--- WHAT THE TASK REQUIRES ---
Reproduce precisely the lines of the listing below, starting with the line that contains "nodes.update(make_risers())" and stopping after the line that contains "obj.matrix_parent_inverse = Matrix.Identity(4)"; include nothing else.

Records with modeling code:
########################################
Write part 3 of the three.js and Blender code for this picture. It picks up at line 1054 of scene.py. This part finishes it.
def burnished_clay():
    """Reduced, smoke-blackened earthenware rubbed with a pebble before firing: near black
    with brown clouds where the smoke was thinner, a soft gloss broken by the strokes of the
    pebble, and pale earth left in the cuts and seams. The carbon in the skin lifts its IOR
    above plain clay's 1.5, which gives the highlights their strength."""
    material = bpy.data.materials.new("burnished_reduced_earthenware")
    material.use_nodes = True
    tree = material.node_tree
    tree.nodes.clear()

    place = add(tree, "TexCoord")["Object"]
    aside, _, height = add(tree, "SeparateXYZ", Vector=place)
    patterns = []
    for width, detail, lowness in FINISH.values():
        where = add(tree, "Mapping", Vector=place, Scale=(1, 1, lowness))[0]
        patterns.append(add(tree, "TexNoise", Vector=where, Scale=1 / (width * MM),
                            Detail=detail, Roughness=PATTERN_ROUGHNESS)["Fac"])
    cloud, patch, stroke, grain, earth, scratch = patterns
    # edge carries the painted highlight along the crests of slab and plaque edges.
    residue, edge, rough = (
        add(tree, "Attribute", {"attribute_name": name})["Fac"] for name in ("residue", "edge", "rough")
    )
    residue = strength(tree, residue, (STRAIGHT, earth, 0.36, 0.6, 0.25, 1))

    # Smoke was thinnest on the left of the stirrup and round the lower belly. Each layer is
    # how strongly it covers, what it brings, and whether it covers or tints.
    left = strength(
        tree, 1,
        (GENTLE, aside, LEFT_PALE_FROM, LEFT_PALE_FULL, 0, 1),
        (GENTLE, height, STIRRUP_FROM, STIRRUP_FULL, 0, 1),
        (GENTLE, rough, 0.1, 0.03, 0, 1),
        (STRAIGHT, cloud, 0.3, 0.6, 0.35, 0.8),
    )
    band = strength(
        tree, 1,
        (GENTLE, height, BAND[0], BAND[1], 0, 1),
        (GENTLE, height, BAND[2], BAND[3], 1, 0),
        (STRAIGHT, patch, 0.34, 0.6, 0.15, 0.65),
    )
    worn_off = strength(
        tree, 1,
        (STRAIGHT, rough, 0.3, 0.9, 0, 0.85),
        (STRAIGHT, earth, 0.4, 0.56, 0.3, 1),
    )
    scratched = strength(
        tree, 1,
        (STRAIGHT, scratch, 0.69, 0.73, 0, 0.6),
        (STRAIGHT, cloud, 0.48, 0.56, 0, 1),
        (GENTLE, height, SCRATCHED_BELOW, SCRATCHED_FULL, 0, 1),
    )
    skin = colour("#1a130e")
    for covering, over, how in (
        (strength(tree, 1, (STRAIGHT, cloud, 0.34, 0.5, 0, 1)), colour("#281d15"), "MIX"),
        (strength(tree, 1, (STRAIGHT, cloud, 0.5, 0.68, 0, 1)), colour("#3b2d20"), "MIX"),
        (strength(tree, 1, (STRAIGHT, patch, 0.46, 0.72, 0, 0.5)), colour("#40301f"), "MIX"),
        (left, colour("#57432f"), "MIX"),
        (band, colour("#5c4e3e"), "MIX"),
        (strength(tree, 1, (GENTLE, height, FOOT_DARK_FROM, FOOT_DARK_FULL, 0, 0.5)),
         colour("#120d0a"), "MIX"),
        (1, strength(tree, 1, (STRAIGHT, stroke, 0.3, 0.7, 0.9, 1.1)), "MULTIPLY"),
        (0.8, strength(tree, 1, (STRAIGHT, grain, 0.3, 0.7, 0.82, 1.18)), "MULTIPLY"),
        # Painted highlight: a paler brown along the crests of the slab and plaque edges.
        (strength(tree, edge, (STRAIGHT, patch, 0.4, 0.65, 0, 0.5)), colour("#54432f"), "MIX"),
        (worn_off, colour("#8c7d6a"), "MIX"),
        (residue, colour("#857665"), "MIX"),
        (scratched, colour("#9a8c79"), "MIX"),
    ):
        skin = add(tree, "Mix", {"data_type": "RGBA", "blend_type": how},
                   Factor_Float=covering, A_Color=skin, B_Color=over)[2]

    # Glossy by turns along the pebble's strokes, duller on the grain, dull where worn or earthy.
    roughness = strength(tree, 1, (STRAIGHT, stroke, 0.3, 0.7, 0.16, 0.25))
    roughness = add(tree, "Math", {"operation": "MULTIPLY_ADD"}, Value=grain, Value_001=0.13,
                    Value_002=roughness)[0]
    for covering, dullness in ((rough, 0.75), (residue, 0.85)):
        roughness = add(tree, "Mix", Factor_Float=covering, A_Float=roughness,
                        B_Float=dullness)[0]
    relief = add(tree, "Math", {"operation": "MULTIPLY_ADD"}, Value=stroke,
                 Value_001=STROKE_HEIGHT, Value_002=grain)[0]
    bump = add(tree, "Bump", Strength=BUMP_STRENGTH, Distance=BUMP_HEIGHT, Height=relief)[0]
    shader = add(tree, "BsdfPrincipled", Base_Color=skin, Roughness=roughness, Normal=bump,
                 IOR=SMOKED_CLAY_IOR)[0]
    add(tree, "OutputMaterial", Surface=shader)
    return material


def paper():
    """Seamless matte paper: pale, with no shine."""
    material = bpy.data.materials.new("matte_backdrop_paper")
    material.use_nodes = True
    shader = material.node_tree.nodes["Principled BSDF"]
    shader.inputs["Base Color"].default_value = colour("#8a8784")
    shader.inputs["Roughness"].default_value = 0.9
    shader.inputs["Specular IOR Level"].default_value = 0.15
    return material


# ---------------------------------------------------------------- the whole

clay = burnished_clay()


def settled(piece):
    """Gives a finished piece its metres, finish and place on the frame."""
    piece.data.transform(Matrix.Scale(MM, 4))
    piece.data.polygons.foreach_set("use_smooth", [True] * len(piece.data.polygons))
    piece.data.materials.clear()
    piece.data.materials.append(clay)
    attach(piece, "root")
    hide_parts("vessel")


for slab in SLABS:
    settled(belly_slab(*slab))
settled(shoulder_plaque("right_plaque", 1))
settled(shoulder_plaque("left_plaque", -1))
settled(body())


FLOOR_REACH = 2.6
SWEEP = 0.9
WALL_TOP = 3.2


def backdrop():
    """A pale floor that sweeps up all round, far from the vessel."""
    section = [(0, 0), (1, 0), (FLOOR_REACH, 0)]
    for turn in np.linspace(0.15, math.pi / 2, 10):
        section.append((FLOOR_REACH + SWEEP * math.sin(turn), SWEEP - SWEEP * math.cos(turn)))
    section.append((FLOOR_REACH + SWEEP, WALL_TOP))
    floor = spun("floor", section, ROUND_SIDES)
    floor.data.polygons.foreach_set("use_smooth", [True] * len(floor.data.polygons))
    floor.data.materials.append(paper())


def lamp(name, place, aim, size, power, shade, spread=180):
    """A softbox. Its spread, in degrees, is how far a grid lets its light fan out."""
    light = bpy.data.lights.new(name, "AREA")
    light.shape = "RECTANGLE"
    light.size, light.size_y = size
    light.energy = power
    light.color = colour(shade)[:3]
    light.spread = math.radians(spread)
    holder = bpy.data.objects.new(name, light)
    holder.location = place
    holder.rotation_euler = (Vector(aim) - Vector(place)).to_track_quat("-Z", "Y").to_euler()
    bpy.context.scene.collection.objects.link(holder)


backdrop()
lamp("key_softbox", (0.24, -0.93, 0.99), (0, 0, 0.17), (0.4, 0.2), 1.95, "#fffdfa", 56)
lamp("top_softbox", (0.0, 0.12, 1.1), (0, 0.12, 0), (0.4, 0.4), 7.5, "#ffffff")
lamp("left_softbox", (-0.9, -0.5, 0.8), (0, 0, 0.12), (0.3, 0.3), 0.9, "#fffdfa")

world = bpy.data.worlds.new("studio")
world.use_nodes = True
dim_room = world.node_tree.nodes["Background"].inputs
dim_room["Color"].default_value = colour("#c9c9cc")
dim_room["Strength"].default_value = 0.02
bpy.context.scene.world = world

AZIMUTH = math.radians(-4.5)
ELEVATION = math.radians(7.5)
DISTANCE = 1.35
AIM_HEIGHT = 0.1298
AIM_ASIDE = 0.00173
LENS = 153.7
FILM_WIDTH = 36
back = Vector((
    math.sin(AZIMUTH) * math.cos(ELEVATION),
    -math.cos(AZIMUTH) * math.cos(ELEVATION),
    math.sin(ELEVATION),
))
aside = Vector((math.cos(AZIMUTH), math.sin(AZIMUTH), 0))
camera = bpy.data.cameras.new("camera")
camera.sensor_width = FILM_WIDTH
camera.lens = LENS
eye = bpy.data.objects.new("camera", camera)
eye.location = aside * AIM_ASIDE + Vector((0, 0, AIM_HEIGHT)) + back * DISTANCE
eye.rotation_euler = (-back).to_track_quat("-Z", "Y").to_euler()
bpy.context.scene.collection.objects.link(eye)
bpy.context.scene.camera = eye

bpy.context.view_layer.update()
########################################
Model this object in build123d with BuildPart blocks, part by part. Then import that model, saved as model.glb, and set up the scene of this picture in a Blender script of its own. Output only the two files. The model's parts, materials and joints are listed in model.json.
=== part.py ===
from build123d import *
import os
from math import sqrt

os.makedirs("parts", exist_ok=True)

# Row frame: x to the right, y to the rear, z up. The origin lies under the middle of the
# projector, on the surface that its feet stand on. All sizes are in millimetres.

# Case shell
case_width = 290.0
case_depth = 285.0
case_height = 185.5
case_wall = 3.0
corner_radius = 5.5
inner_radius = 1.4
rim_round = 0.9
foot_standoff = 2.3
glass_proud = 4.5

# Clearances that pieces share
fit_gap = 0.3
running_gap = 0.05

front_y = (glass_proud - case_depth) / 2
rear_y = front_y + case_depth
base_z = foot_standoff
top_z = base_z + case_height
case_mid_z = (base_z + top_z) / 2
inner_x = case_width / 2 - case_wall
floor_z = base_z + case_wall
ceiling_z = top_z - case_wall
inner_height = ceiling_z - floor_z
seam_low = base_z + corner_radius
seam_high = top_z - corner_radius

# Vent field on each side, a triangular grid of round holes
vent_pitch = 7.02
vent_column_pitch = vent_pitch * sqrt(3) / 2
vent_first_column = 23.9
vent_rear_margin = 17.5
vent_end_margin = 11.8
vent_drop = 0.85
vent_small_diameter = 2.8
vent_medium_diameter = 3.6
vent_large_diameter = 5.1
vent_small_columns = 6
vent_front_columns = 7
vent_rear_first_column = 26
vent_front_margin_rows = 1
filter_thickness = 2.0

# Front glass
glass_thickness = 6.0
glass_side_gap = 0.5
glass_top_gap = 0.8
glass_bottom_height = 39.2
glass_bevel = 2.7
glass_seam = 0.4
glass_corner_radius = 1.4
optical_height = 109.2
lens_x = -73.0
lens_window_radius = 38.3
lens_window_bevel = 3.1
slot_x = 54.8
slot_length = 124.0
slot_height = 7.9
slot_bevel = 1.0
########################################
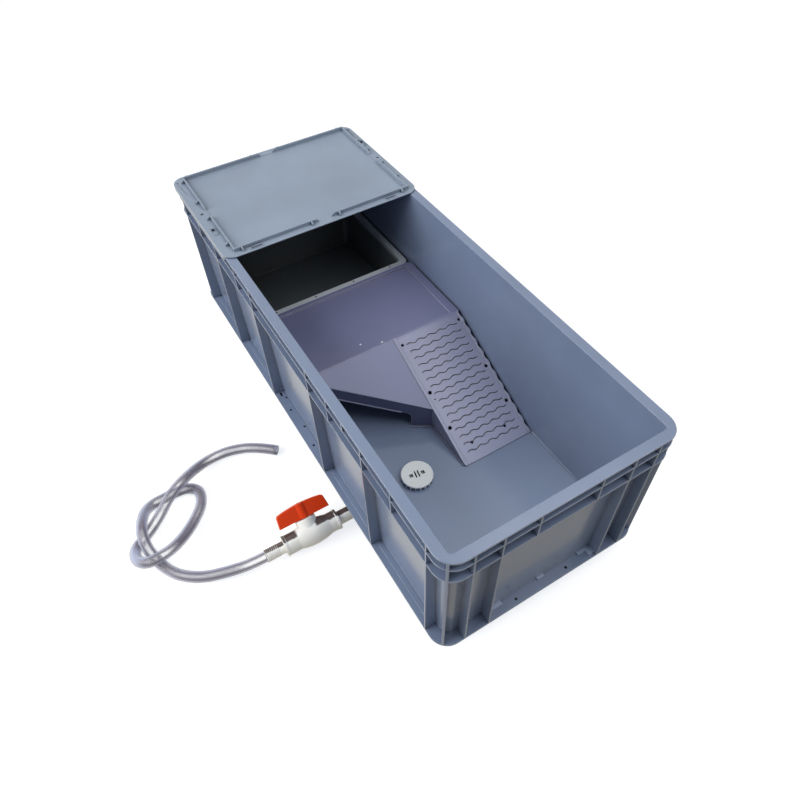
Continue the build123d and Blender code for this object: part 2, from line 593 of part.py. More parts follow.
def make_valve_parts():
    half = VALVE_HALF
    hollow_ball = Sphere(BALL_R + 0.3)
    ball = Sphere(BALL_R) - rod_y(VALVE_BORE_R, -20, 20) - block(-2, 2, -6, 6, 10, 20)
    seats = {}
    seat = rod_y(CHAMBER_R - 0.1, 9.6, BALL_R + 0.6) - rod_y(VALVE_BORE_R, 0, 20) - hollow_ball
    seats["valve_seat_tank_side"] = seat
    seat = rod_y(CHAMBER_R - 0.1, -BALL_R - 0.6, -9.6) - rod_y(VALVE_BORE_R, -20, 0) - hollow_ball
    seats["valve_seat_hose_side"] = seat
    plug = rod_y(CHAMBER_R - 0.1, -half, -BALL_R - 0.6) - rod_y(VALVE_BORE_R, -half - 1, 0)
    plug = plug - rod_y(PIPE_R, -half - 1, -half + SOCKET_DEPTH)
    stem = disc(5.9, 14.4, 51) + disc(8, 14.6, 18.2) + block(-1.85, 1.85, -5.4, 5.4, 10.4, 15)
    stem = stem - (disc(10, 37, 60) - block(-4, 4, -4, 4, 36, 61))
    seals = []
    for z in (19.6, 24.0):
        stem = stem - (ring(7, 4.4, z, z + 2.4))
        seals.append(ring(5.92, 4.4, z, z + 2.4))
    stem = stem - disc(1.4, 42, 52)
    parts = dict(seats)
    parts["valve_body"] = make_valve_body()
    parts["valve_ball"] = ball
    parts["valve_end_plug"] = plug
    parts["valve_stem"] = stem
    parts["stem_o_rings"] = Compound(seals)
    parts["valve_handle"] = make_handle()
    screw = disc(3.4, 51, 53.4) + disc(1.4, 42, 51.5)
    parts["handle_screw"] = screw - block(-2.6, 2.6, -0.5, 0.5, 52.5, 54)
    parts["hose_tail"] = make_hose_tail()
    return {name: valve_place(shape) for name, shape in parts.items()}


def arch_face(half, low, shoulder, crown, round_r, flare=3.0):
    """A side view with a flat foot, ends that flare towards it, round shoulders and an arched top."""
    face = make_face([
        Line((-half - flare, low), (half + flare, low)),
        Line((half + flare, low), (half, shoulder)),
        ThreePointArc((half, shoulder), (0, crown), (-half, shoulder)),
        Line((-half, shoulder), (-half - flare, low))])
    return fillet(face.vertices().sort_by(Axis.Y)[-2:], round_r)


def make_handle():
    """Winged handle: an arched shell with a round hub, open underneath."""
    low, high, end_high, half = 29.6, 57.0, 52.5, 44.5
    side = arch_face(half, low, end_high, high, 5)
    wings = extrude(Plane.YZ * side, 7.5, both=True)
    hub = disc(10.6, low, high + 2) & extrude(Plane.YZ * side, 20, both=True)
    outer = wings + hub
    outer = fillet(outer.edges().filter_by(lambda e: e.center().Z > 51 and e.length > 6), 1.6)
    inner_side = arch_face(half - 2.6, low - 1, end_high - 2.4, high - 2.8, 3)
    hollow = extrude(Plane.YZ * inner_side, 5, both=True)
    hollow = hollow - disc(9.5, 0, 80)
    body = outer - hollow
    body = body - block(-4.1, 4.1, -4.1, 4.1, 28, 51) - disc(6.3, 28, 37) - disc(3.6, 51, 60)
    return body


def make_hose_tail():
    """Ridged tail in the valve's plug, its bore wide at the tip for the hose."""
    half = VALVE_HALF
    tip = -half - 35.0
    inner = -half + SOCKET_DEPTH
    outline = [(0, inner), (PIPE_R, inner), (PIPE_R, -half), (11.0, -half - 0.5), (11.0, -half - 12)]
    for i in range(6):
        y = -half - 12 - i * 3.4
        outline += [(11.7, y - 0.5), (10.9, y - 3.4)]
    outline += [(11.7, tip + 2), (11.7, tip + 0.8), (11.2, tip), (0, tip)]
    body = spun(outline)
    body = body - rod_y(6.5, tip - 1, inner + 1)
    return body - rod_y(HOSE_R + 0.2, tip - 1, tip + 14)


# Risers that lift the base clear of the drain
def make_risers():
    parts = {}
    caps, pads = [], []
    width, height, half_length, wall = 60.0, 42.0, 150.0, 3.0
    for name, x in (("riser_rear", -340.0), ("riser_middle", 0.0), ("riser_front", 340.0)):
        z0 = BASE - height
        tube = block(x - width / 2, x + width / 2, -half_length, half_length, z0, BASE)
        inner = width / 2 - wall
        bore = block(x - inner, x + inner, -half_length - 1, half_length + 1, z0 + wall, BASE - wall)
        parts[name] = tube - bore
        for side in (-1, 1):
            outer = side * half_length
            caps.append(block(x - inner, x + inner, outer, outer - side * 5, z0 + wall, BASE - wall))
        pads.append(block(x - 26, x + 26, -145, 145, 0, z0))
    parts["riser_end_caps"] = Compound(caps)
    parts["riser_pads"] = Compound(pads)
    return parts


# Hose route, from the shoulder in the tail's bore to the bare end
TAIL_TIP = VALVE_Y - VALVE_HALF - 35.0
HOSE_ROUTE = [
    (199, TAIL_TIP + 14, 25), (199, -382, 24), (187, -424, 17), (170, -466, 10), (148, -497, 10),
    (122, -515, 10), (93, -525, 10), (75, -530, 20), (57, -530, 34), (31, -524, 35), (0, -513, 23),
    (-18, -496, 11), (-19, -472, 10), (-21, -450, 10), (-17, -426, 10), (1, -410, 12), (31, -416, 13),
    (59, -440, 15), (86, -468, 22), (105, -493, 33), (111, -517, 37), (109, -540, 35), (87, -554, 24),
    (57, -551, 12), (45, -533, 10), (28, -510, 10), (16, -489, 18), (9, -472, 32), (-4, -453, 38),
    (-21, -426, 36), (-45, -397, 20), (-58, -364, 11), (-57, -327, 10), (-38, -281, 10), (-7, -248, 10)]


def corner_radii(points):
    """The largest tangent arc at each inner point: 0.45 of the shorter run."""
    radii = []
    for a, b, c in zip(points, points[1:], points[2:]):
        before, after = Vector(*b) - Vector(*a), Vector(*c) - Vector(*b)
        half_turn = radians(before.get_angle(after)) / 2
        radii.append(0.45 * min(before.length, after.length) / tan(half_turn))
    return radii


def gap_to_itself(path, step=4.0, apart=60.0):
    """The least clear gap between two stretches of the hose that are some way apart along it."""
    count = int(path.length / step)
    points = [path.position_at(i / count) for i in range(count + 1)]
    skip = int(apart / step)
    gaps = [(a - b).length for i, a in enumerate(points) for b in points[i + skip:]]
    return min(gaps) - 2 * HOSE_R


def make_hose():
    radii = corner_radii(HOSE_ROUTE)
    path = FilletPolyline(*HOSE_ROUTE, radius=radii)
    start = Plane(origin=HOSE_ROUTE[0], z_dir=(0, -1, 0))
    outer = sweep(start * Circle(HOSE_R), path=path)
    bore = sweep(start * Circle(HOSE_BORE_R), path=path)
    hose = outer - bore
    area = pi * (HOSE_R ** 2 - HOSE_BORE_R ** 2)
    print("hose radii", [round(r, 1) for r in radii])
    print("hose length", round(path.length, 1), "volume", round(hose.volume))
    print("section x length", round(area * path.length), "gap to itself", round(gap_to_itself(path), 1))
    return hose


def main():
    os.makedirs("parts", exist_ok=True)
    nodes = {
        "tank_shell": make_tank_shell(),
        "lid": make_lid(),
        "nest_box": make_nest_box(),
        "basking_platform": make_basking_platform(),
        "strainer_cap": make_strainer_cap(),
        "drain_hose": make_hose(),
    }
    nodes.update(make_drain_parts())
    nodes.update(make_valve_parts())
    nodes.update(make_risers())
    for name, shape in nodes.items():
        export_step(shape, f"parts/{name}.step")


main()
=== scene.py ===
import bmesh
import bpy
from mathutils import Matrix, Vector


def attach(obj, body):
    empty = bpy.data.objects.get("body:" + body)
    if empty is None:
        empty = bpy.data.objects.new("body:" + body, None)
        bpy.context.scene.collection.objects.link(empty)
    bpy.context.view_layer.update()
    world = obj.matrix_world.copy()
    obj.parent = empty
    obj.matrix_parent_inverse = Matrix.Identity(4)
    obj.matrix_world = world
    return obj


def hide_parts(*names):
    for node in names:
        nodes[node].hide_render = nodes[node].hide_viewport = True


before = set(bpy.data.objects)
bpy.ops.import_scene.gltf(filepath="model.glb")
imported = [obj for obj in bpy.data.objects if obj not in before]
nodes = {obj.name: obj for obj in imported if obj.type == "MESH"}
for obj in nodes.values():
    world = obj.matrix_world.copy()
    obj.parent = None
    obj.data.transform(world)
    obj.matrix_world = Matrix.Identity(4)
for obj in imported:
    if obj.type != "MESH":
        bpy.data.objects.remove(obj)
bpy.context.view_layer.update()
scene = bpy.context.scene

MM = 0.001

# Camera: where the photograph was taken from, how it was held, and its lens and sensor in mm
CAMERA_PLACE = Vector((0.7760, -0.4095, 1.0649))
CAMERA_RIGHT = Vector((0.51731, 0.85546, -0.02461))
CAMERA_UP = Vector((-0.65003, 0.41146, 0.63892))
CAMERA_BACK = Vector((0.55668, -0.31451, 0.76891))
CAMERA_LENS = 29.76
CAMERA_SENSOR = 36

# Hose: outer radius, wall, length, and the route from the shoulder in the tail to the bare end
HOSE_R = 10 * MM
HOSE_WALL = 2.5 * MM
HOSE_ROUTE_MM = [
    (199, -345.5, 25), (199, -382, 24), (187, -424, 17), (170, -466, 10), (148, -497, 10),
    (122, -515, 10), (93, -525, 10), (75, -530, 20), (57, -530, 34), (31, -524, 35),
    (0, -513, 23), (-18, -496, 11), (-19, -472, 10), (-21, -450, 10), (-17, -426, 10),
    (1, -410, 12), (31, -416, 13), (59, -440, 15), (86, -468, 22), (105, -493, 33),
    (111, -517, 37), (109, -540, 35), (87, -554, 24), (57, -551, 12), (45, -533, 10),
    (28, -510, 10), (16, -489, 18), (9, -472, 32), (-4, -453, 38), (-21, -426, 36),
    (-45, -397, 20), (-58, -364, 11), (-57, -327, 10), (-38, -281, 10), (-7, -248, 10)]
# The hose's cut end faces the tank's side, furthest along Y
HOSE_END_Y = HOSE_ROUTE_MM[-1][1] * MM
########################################
--- RESPONSE TO THE TASK ---
    nodes.update(make_risers())
    for name, shape in nodes.items():
        export_step(shape, f"parts/{name}.step")


main()
=== scene.py ===
import bmesh
import bpy
from mathutils import Matrix, Vector


def attach(obj, body):
    empty = bpy.data.objects.get("body:" + body)
    if empty is None:
        empty = bpy.data.objects.new("body:" + body, None)
        bpy.context.scene.collection.objects.link(empty)
    bpy.context.view_layer.update()
    world = obj.matrix_world.copy()
    obj.parent = empty
    obj.matrix_parent_inverse = Matrix.Identity(4)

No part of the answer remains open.